Allein den Gesichtsverlust, den China wegen des betrügerischen Verlustes der 5000 t Goldleihe durch Wall Street & Co erlitt, werden die an dieser Stelle überempfindlichen Chinesen Amerika nie verzeihen. Gesichtsverlust entspricht in ihrem Kulturverständnis in etwa dem, was uns im Westen einem Kapitalverbrechen gleicht. Umso bedeutender ist Pekings Weltmonopol im Bereich der Seltenen Erden als mögliches Druckmittel im Konfliktfall.

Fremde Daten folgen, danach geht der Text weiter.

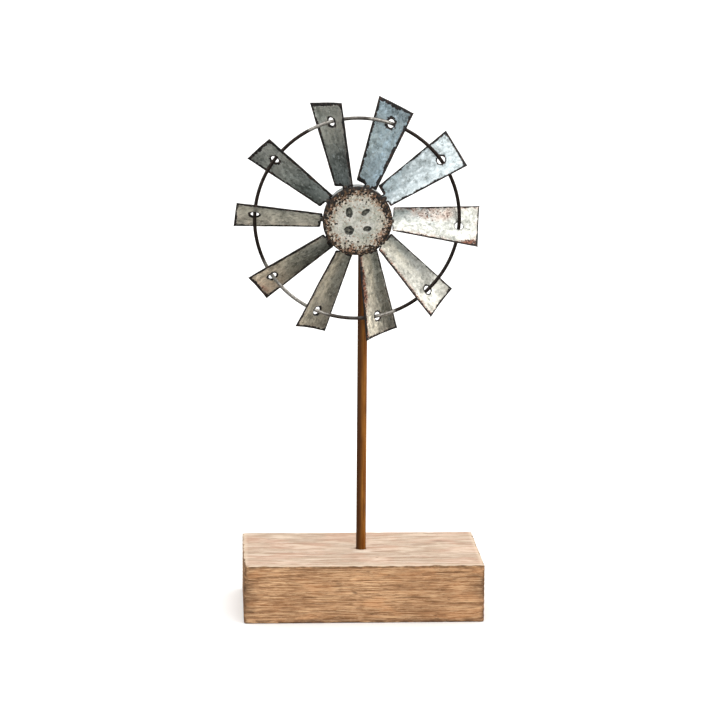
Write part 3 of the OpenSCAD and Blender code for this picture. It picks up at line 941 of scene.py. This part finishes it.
# Degrees that the camera looks down, turns to its right and rolls
LOOK_DOWN, TURN_RIGHT, ROLL = 10.08, 3.2, 0.4
FLOOR_SIZE = 40
SUN_PLACE = (0.9, -1.2, 1.5)
SUN_ANGLE = 50


def make_camera():
    camera = bpy.data.objects.new("camera", bpy.data.cameras.new("camera"))
    bpy.context.collection.objects.link(camera)
    camera.data.sensor_width = 36
    camera.data.lens = LENS_MM
    camera.data.clip_start = 0.05
    camera.data.clip_end = 60
    look_down, turn_right, tilt = (math.radians(a) for a in (LOOK_DOWN, TURN_RIGHT, ROLL))
    camera.matrix_world = (
        Matrix.Translation(CAMERA_PLACE)
        @ Matrix.Rotation(-turn_right, 4, "Z")
        @ Matrix.Rotation(math.pi / 2 - look_down, 4, "X")
        @ Matrix.Rotation(tilt, 4, "Z")
    )
    bpy.context.scene.camera = camera


def make_sun():
    """A weak, wide sun in front, above and to the right, aimed at the middle of the mast."""
    light = bpy.data.lights.new("key", "SUN")
    light.energy = 0.7
    light.color = (1.0, 0.98, 0.95)
    light.angle = math.radians(SUN_ANGLE)
    lamp = bpy.data.objects.new("key", light)
    bpy.context.collection.objects.link(lamp)
    lamp.location = SUN_PLACE
    lamp.rotation_mode = "QUATERNION"
    lamp.rotation_quaternion = (Vector((0, 0, 0.15)) - Vector(SUN_PLACE)).to_track_quat("-Z", "Y")


def make_surroundings():
    """Plain white to look at. What it sheds is soft: bright overhead and behind, dim near the floor."""
    world = bpy.data.worlds.new("studio")
    bpy.context.scene.world = world
    world.use_nodes = True
    tree = world.node_tree

    def add(kind, output, inputs, **settings):
        node = tree.nodes.new(kind)
        for key, value in settings.items():
            setattr(node, key, value)
        for key, value in inputs.items():
            if isinstance(value, bpy.types.NodeSocket):
                tree.links.new(value, node.inputs[key])
            else:
                node.inputs[key].default_value = value
        return node.outputs[output]

    def fade(value, low, high):
        inputs = {"Value": value, "From Min": low, "From Max": high, "To Min": 0.0, "To Max": 1.0}
        return add("ShaderNodeMapRange", "Result", inputs, interpolation_type="SMOOTHSTEP")

    def mix(share, first, second):
        return add("ShaderNodeMix", 2, {0: share, 6: first, 7: second}, data_type="RGBA")

    way = add("ShaderNodeTexCoord", "Generated", {})
    parts = tree.nodes.new("ShaderNodeSeparateXYZ")
    tree.links.new(way, parts.inputs[0])
    right, back, up = parts.outputs
    front_floor = mix(fade(right, -0.6, 0.4), (0.04, 0.045, 0.045, 1), (0.10, 0.09, 0.07, 1))
    back_floor = mix(fade(right, -0.7, 0.3), (0.10, 0.105, 0.10, 1), (0.75, 0.67, 0.54, 1))
    below = mix(fade(back, 0.0, 0.35), front_floor, back_floor)
    front_level = mix(fade(right, -0.2, 0.5), (1.00, 1.18, 1.26, 1), (0.10, 0.10, 0.09, 1))
    back_level = mix(fade(right, -0.6, 0.3), (0.12, 0.13, 0.13, 1), (2.30, 2.13, 1.88, 1))
    level = mix(fade(back, -0.15, 0.22), front_level, back_level)
    level = mix(fade(back, -0.75, -0.95), level, (0.80, 0.80, 0.78, 1))
    low = mix(fade(up, -0.40, -0.02), below, level)
    colour = mix(fade(up, 0.08, 0.50), low, (1.58, 1.575, 1.56, 1))
    colour = mix(add("ShaderNodeLightPath", "Is Camera Ray", {}), colour, (1, 1, 1, 1))
    tree.links.new(colour, tree.nodes["Background"].inputs["Color"])


def make_studio():
    make_surroundings()
    floor_mesh = bpy.data.meshes.new("floor")
    half = FLOOR_SIZE / 2
    corners = [(-half, -half, 0), (half, -half, 0), (half, half, 0), (-half, half, 0)]
    floor_mesh.from_pydata(corners, [], [(0, 1, 2, 3)])
    floor = bpy.data.objects.new("floor", floor_mesh)
    bpy.context.collection.objects.link(floor)
    s = Shader("floor")
    s.surface.inputs["Base Color"].default_value = (0.9, 0.9, 0.9, 1)
    s.surface.inputs["Roughness"].default_value = 0.9
    floor_mesh.materials.append(s.material)

    floor.visible_glossy = False
    make_sun()
    bpy.context.scene.view_settings.view_transform = "Standard"


# ---------------------------------------------------------------- build
make_camera()
make_studio()
dress_cad_nodes()
make_block()
make_ring()
make_cap()
for number, node in enumerate(sorted(WEATHER_AND_LIGHT), 1):
    make_blade(node, number)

Hinzu kommt eine Art Silbermonopol der BRICS-Staaten. Indien kaufte im Laufe dieses Jahres mehr als die Hälfte der Weltproduktion in Höhe von 860 Millionen Unzen - sie erwarben also etwa 500 Millionen Unzen des ökonomisch unverzichtbaren Industriemetalls Silber. Und die Chinesen und Russen beschafften sich, was am Markt sonst noch irgendwie und irgendwo zu erhalten war.
Ohne Seltenen Erden und ohne Silber bleibt die moderne Welt der Industrie, und ganz besonders die anspruchsvolle Hochtechnologie, rasch stehen.
Hat der Westen nennenswerte Minen für Seltenen Erden? Die letzte Mine in den USA (Mountain Pass) wurde vor drei Jahren aus Rentabilitätsgründen geschlossen. Würde der zufällige Fund eines S.E.-Vorkommens im Westen helfen? Nein, denn die Chinesen produzieren auf jeden Fall wirtschaftlicher und effizienter. Nicht umsonst erklärte der Nachfolger Maos in seiner Antrittsrede selbstbewusst in weiser Vorausschau: "Der Mittlere Osten hat das Öl, Amerika hat Bankenpaläste, Gelddruckmaschinen und einen gigantischen Militärapparat, der ab einer gewissen Grenze nicht mehr finanzierbar ist. Aber wir haben die Seltenen Erden"!